A ESTRADA PARA DOVER (The Dover Road) – em “Missing from their homes”, Hutchinson & Co. (Publishers) Ltd. 1937.

História interessantíssima sobre bilocação involuntária, ou como Sir Halliday Stuart aparece num lugar e não sabia disso, pois estava de fato em outro lugar. O Professor Warburton forma uma equipe com outros quatro investigadores visando decifrar os fenômenos tidos como paranormais que ocorriam numa velha mansão em Kent, e Sir Haddilay o visita e se mostra interessado no assunto e desejoso de participar.

Narrativa recomendadíssima, cheia de detalhes minuciosos.

UM FRAGMENTO DE VIDA (A fragment of life), em Horlick’s Magazine, conto serializado, 1904.

História de Edward Darnell, um homem ainda jovem que tinha uma esposa, uma empregada e um emprego, mas de algum modo sua existência prosaica é que seria irreal, e não os seus devaneios. Como diz claramente o texto:

“Assim seguia Darnell, todos os dias, tomando a morte por vida, a loucura por sanidade e fantasmas vagos e errantes por seres reais. Estava sinceramente persuadido de que era um empregado da City que morava em Shepherd’s Bush. E tinha esquecido dos mistérios e esplendores do reino que era seu por herança legítima.”

É uma recorrência em Arthur Machen a idéia perturbadora de que existe uma realidade à nossa volta e além dos sentidos.

AS CRIANÇAS FELIZES (The happy children), em “The Masterpierce Library of short stories” – The Educational Book Co. Ltd., 1920.

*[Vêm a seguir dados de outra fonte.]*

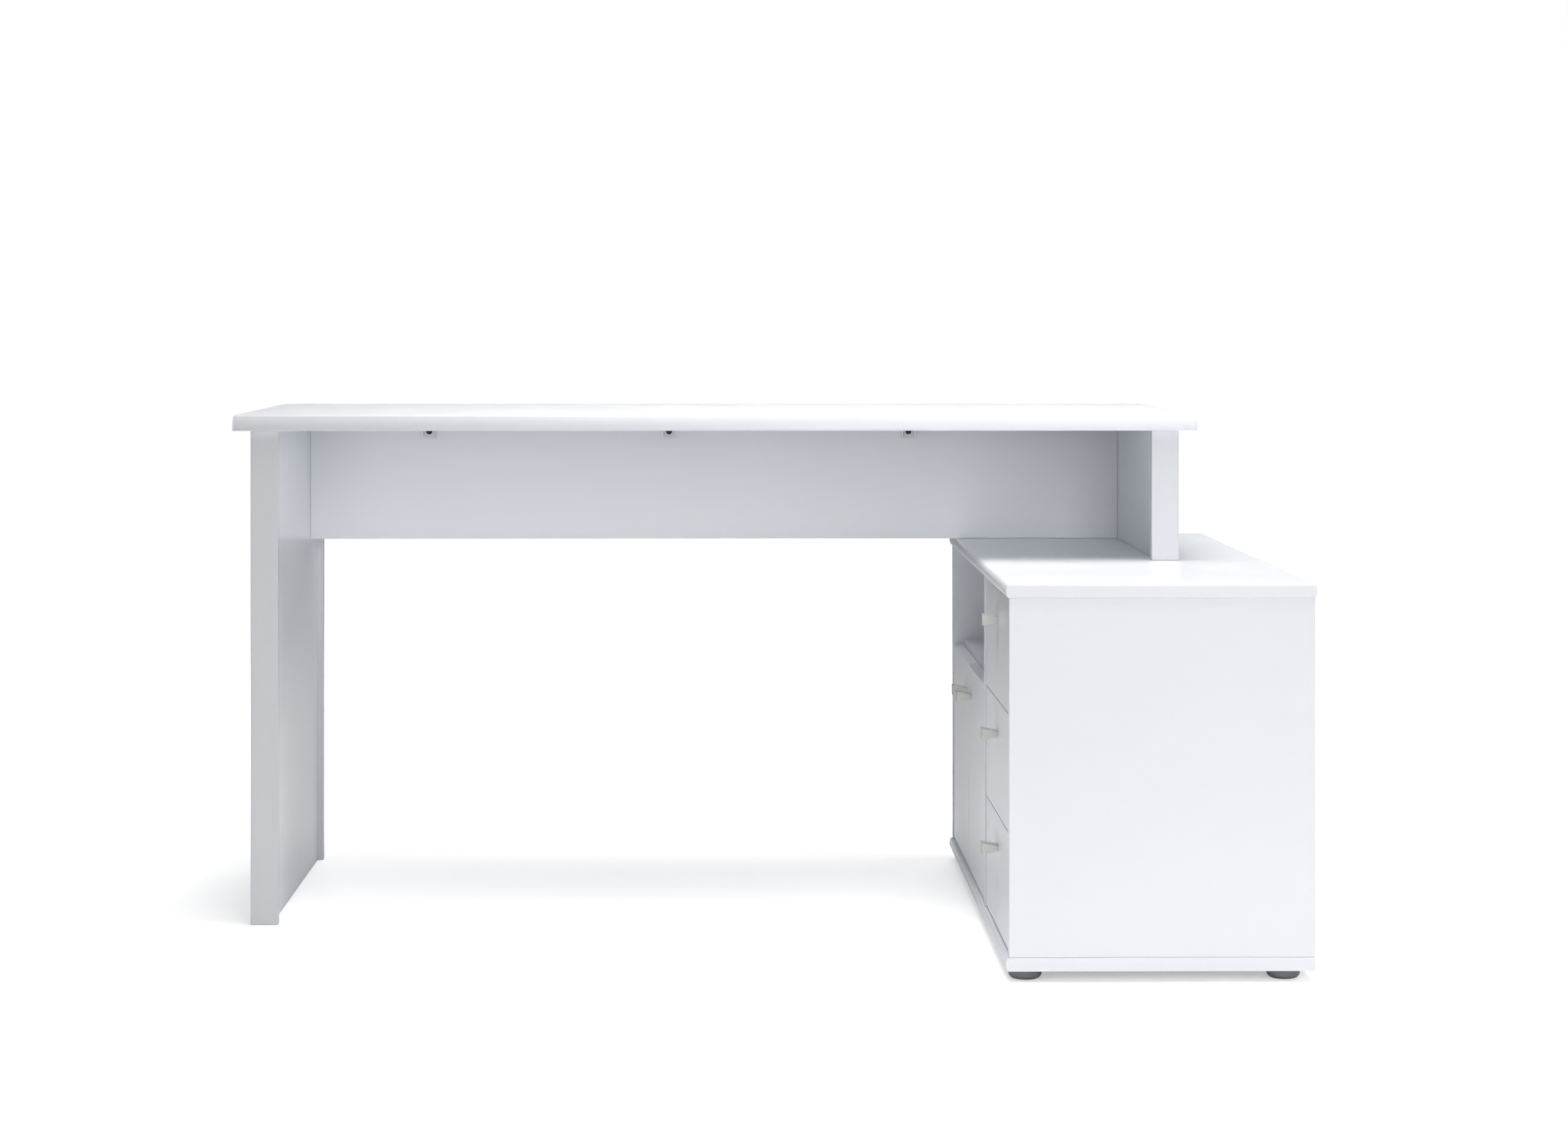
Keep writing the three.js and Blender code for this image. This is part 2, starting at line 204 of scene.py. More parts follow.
def board_shell(lo, hi, axis, rounding, bulge=None, corner=0.0004, plain=0.0003, crown=0.5):
    """A board from corner lo to corner hi, with its thickness along axis.

    rounding and bulge give lengths for the sides they name, as "-x" or "+z". crown is
    the share of the thickness at which a bulging side stands out furthest.
    """
    bulge = bulge or {}
    u, v = (axis + 1) % 3, (axis + 2) % 3
    thick = hi[axis] - lo[axis]
    sides = [(u, 0), (u, 1), (v, 0), (v, 1)]
    radii = {s: rounding.get(side_name(*s), plain) for s in sides}
    swell = {s: bulge.get(side_name(*s), 0.0) for s in sides}
    deepest = min(max(radii.values()), SHORT_RADIUS * thick)
    turn = [math.pi / 2 * k / ROUND_STEPS for k in range(ROUND_STEPS + 1)]
    depths = [deepest * (1 - math.cos(a)) for a in turn]
    inner = []
    if any(swell.values()):
        inner = [
            deepest + (thick - 2 * deepest) * k / BULGE_STEPS for k in range(1, BULGE_STEPS)
        ]
    levels = depths + inner + [thick - d for d in reversed(depths)]

    def inset(side, depth):
        near, radius = min(depth, thick - depth), min(radii[side], SHORT_RADIUS * thick)
        fall = 0.0
        if near < radius:
            fall = radius - math.sqrt(max(0.0, radius ** 2 - (radius - near) ** 2))
        reach = (depth / thick - crown) / max(crown, 1 - crown)
        return fall + swell[side] * reach ** 2

    points, faces, soft = [], [], []
    for depth in levels:
        u0, u1 = lo[u] + inset((u, 0), depth), hi[u] - inset((u, 1), depth)
        v0, v1 = lo[v] + inset((v, 0), depth), hi[v] - inset((v, 1), depth)
        c = min(corner, 0.4 * (u1 - u0), 0.4 * (v1 - v0))
        centres = ((u0 + c, v0 + c), (u1 - c, v0 + c), (u1 - c, v1 - c), (u0 + c, v1 - c))
        for quarter, (cu, cv) in enumerate(centres):
            for k in range(CORNER_STEPS + 1):
                angle = math.pi * (1 + quarter / 2 + k / CORNER_STEPS / 2)
                point = Vector((0, 0, 0))
                point[u] = cu + c * math.cos(angle)
                point[v] = cv + c * math.sin(angle)
                point[axis] = lo[axis] + depth
                points.append(point)
    ring = 4 * (CORNER_STEPS + 1)
    after = [(v, 0), (u, 1), (v, 1), (u, 0)]
    for i in range(len(levels) - 1):
        fillet = i < ROUND_STEPS or i >= len(levels) - 1 - ROUND_STEPS
        for j in range(ring):
            k = (j + 1) % ring
            quarter, step = divmod(j, CORNER_STEPS + 1)
            straight = step == CORNER_STEPS
            faces.append([i * ring + j, i * ring + k, (i + 1) * ring + k, (i + 1) * ring + j])
            soft.append(fillet or not straight or swell[after[quarter]] > 0)
    last = (len(levels) - 1) * ring
    faces += [list(reversed(range(ring))), [last + j for j in range(ring)]]
    return points, faces, soft + [False, False]


def turned_shell(profile, centre, axis, segments=48):
    """A turned shape. profile runs from pole to pole as (radius, height) above centre."""
    u, v = (axis + 1) % 3, (axis + 2) % 3
    points, rows = [], []
    for radius, height in profile:
        row = []
        for k in range(segments if radius > NEAR_ZERO else 1):
            angle = 2 * math.pi * k / segments
            point = Vector(centre)
            point[u] += radius * math.cos(angle)
            point[v] += radius * math.sin(angle)
            point[axis] += height
            row.append(len(points))
            points.append(point)
        rows.append(row)
    faces, soft = [], []
    for (low, high), (r0, r1) in zip(
        zip(rows, rows[1:]), zip(profile, profile[1:])
    ):
        flat = abs(r0[1] - r1[1]) < 1e-7
        for k in range(segments):
            n = (k + 1) % segments
            if len(low) == 1:
                faces.append([low[0], high[n], high[k]])
            elif len(high) == 1:
                faces.append([low[k], low[n], high[0]])
            else:
                faces.append([low[k], low[n], high[n], high[k]])
            soft.append(not flat)
    return points, faces, soft


def prism_shell(outline, axis, start, end):
    """An outline in the plane of the two axes after axis, anticlockwise, drawn out along axis."""
    u, v = (axis + 1) % 3, (axis + 2) % 3
    area = sum(a[0] * b[1] - b[0] * a[1] for a, b in zip(outline, outline[1:] + outline[:1]))
    if area < 0:
        outline = list(reversed(outline))
    points = []
    for place in (start, end):
        for pu, pv in outline:
            point = Vector((0, 0, 0))
            point[u], point[v], point[axis] = pu, pv, place
            points.append(point)
    n = len(outline)
    faces = [[k, (k + 1) % n, n + (k + 1) % n, n + k] for k in range(n)]
    faces += [list(reversed(range(n))), [n + k for k in range(n)]]
    return points, faces, [False] * len(faces)


def cad_shell(node):
    """A merged copy of a CAD node's mesh, with its flat faces joined up."""
    mesh = bmesh.new()
    mesh.from_mesh(frame["nodes"][node].data)
    bmesh.ops.remove_doubles(mesh, verts=mesh.verts, dist=1e-6)
    bmesh.ops.dissolve_limit(
        mesh, angle_limit=FLAT_ANGLE, verts=mesh.verts, edges=mesh.edges,
        use_dissolve_boundaries=False,
    )
    return listed(mesh)


def listed(mesh):
    """The shell held by a bmesh, which is freed."""
    mesh.verts.index_update()
    shell = (
        [v.co.copy() for v in mesh.verts],
        [[v.index for v in f.verts] for f in mesh.faces],
        [f.smooth for f in mesh.faces],
    )
    mesh.free()
    return shell


def eased(shell, width, segments=2):
    """The same shell with its sharp edges rounded over."""
    points, faces, _ = shell
    mesh = bmesh.new()
    corners = [mesh.verts.new(p) for p in points]
    for face in faces:
        mesh.faces.new([corners[i] for i in face])
    for face in mesh.faces:
        face.smooth = any(
            FLAT_ANGLE < e.calc_face_angle(0) < SHARP_ANGLE for e in face.edges
        )
    sharp = [e for e in mesh.edges if e.calc_face_angle(0) >= SHARP_ANGLE]
    made = bmesh.ops.bevel(
        mesh, geom=sharp, offset=width, segments=segments, profile=0.5,
        affect="EDGES", clamp_overlap=True,
    )
    for face in made["faces"]:
        face.smooth = True
    return listed(mesh)


def new_object(name, points, faces, soft, finishes, slots):
    mesh = bpy.data.meshes.new(name)
    mesh.from_pydata(points, [], faces)
    for paint in finishes:
        mesh.materials.append(paint)
    mesh.polygons.foreach_set("use_smooth", soft)
    mesh.polygons.foreach_set("material_index", slots)
    mesh.update()
    made = bpy.data.objects.new(name, mesh)
    bpy.context.scene.collection.objects.link(made)
    return made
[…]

Conto curto e extravagante: o personagem sem nome, em fins de 1915, ao investigar em região pouco conhecida das Ilhas Britânicaso boato de uma base alemã (havia uma guerra) esbarra com uma procissão herética de crianças vestidas de branco.

AS CRIANÇAS DA LAGOA (The children of the pool), em “The children of the pool and other stories”, Hitchinson & Co.(Publishers), 1936.

História de sabor psiquiátrico, onde o personagem-narrador Meyrich encontra o amigo James Roberts numa casa de campo e descobre que ele vive apavorado com uma menina desconhecida que aparece para xingá-lo e lembrar coisas do passado envolvendo outras pessoas. O texto é envolvente como os demais de Machen.

AS RECORDAÇÕES DO BARDO (The remembrance of the bard) em “A novelist of ecstasy and sin”, Walter M. Hill, 1918.

Poesia de uma página que encerra o volume, é um hino de amor ao País de Gales, com referências a locais e a personagens antigos da história galesa. Uma pequena preciosidade.

 

Rio de Janeiro, 22 a 24 de setembro de 2022.